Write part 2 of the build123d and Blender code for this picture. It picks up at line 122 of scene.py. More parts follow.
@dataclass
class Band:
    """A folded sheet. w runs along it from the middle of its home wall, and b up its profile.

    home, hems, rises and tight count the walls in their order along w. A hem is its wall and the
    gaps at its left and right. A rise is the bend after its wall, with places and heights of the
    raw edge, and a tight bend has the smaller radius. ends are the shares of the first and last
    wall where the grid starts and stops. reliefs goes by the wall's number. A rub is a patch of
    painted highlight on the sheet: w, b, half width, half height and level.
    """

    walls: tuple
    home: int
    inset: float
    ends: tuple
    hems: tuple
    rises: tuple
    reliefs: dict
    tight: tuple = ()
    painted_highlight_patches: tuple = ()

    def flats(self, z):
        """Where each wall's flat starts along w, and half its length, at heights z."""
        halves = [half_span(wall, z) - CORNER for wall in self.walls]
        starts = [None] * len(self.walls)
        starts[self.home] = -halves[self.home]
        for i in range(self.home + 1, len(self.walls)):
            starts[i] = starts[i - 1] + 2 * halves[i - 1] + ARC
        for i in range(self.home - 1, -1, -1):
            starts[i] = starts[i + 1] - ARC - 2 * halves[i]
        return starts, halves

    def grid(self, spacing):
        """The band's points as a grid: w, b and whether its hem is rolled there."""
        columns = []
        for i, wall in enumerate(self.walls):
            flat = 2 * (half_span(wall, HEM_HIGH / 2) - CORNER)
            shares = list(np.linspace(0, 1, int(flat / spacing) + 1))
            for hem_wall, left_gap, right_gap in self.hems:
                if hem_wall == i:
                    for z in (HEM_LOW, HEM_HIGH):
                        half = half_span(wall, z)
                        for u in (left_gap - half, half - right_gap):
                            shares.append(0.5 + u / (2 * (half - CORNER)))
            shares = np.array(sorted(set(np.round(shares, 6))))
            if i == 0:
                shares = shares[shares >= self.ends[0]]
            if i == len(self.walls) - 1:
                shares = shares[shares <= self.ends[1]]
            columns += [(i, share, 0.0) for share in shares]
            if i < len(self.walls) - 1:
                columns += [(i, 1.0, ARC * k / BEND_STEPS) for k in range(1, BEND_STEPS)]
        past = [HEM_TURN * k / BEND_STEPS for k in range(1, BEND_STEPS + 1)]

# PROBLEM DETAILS
Print, unaltered, every line from the beginning of the material down to the line with "return starts, halves".

# FULL ANSWER
Write part 2 of the build123d and Blender code for this picture. It picks up at line 122 of scene.py. More parts follow.
@dataclass
class Band:
    """A folded sheet. w runs along it from the middle of its home wall, and b up its profile.

    home, hems, rises and tight count the walls in their order along w. A hem is its wall and the
    gaps at its left and right. A rise is the bend after its wall, with places and heights of the
    raw edge, and a tight bend has the smaller radius. ends are the shares of the first and last
    wall where the grid starts and stops. reliefs goes by the wall's number. A rub is a patch of
    painted highlight on the sheet: w, b, half width, half height and level.
    """

    walls: tuple
    home: int
    inset: float
    ends: tuple
    hems: tuple
    rises: tuple
    reliefs: dict
    tight: tuple = ()
    painted_highlight_patches: tuple = ()

    def flats(self, z):
        """Where each wall's flat starts along w, and half its length, at heights z."""
        halves = [half_span(wall, z) - CORNER for wall in self.walls]
        starts = [None] * len(self.walls)
        starts[self.home] = -halves[self.home]
        for i in range(self.home + 1, len(self.walls)):
            starts[i] = starts[i - 1] + 2 * halves[i - 1] + ARC
        for i in range(self.home - 1, -1, -1):
            starts[i] = starts[i + 1] - ARC - 2 * halves[i]
        return starts, halves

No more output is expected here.